Determining the validity of an employee's "release of claims" against an employer

Determining the validity of an employee's "release of claims" against an employer
Charlery v New York City Department of Education, USCA, Second Circuit, Docket No. 17-1888

Jacqueline Charlery filed an action against the City of New York Department of Education, Board of Education of the City School District of the City of New York [Education] alleging claims for unlawful discrimination and retaliation in violation of the Americans with Disabilities Act and the Rehabilitation Act. Education filed a motion for judgment on the pleadings, converted by the district court, after giving notice to the parties, into a motion for summary judgment.

The court then found that Charlery had released her federal discrimination and retaliation claims in an agreement settling an earlier personal injury lawsuit against Education, granted Education's motion and entered judgment in Education's favor. Charlery appealed the district court's action.

With respect to the effect of a "release" entered into in the course of judicial proceeding, the Circuit Court, citing Livingston v Adirondack Beverage Co., 141 F.3d 434, explained that “[T]he validity of a release is a peculiarly fact-sensitive inquiry.”

Noting that in Charlery's alleged release appearing directly above the signature line is language stating “THE UNDERSIGNED HAS READ THE FOREGOING RELEASE AND FULLY UNDERSTANDS IT”, the Circuit Court said that “[w]e employ a ‘totality of the circumstances’ test to determine whether a release of . . . claims is knowing and voluntary,” explaining that the relevant factors courts should consider include:

(1) the plaintiff’s education and business experience,
(2) the amount of time the plaintiff had possession of or access to the agreement before signing it,
(3) the role of plaintiff in deciding the terms of the agreement,
(4) the clarity of the agreement,
(5) whether the plaintiff was represented by or consulted with an attorney, and
(6) whether the consideration given in exchange for the waiver exceeds employee benefits to which the employee was already entitled by contract or law.

The Circuit Court opined that "The district court did not err when assessing these factors and concluding that Charlery’s waiver was knowing and voluntary."

Analyzing the first five factors listed above, the court noted that "Charlery, being a teacher, is a well-educated, trained professional." However, said the court, the time and role she played in deciding its terms - weigh in favor of a finding that the waiver was not knowing and voluntary. Although Charlery stated that she had read the agreement and signed the release the same day she received it and although she was represented by counsel in the settlement of the lawsuit, she played no role in negotiating the terms of the release.

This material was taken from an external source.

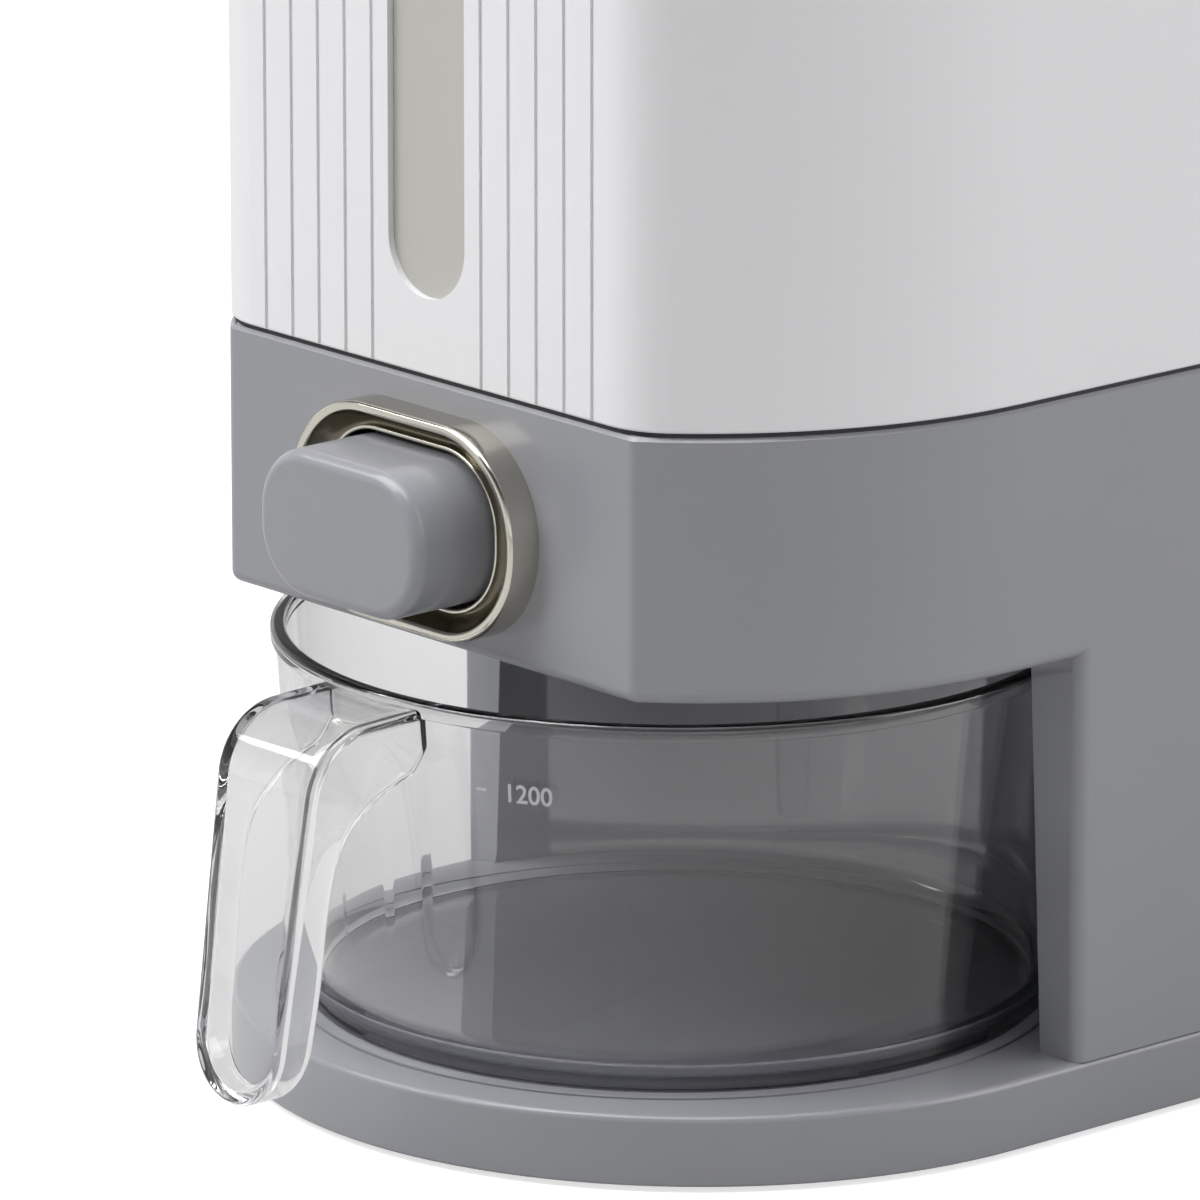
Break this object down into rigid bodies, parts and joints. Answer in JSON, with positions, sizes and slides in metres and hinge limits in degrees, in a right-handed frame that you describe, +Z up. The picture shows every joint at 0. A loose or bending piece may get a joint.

However, continued the Circuit Court, the clarity of the agreement favors a finding that the waiver was knowing and voluntary as the agreement stated that Charlery was releasing Education from “any and all claims” for “any matter, cause or thing whatsoever that occurred through the date” the release was executed as Charlery was represented by counsel in that lawsuit.

The sixth factor, said the court, was inapplicable to this case because Charlery had not claimed that she was entitled by contract or law to receive "benefits" and  the issues involved alleged federal discrimination and retaliation claims.

Balancing the totality of the circumstances, the Circuit Court concluded "as the district court did," that in executing the release Charlery knowingly and voluntary waived her federal discrimination and retaliation claims and held that the district court did not err when it entered summary judgment in favor of Education on Charlery's federal claims.